Actually, it's not just OLTP, anytime you are doing time sharing between
hundreds of users (something POSIX systems are supposed to be good at) this
will happen.

> Now I will admit that it is conceivable that you can design an
> application that finds out how many CPUs are available, creates threads
> to match that number and tries to divvy up the work between them using
> some combination of polling and asynchronous I/O etc. There are, however
> a number of problems with this approach:

Actually, one way to semi-support this approach is to implement
many-to-many threads as per the Solaris approach. This also requires
significant hacking of both the kernel and the runtime, and certainly is
significantly more error prone than trying to write a flexible scheduler.

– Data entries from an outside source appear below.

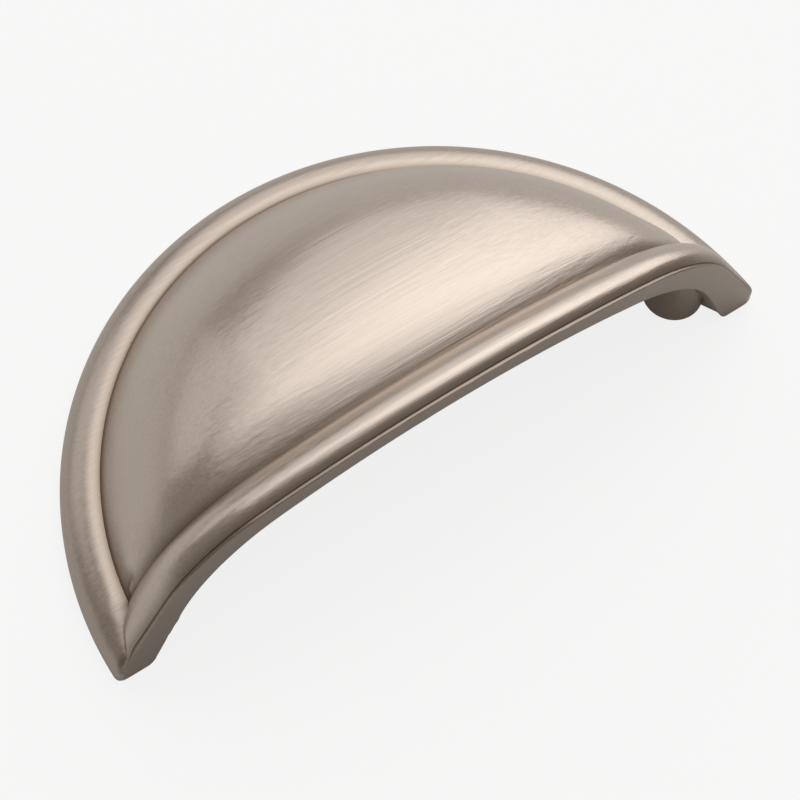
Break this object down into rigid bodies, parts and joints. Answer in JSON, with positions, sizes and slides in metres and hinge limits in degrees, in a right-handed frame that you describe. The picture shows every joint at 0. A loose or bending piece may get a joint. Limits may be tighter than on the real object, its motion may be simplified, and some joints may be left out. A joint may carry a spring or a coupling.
{
  "type": "cup pull",
  "caption": "Half-moon cup pull: a hollow dome with a round rim, a beaded lip over a wide arched finger opening, and a screw post behind each end of the lip.",
  "frame": {"origin": "middle of the box that holds the pull, on the flat back face that meets the drawer front", "axes": "+X along the length, -Y out of the finger opening, +Z away from the drawer front"},
  "size_m": [0.092, 0.046, 0.0263],
  "materials": {
    "nickel_plate": "satin nickel plate over a zinc die casting, brushed lengthwise, warm grey"
  },
  "bodies": {
    "root": {"cup_pull": "nickel_plate"}
  },
  "joints": []
}
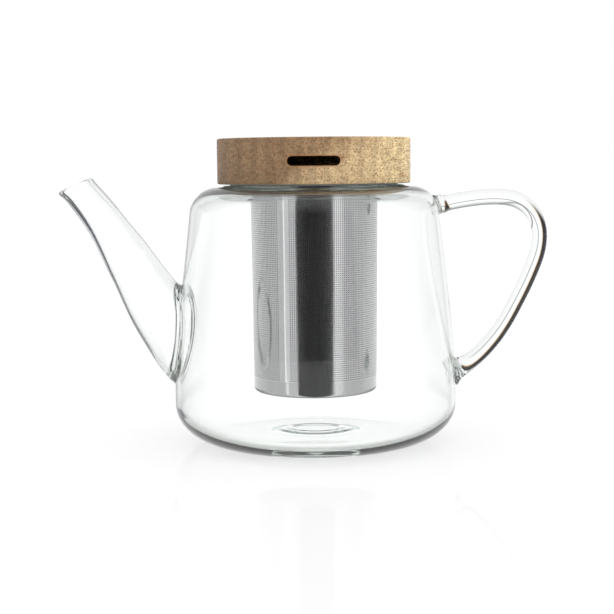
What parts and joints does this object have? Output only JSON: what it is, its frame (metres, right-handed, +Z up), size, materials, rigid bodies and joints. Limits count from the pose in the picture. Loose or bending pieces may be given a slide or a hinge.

One problem you didn't highlight that even the above case does not happily
identify is that for security reasons you may very well need each user's
requests to take place in a different process. If you don't, then you have
to implement a very well tested and secure user-level security mechanism to
ensure things like privacy (above and beyond the time-sharing).

The world is filled with a wide variety of types of applications, and
unless you know two programming approaches are functionaly equivalent (and
event driven/polling I/O vs. tons of running processes are NOT), you
shouldn't say one approach is "broken". You could say it's a "broken"
approach to building web servers. Unfortunately, things like kernels and
standard libraries should work well in the general case.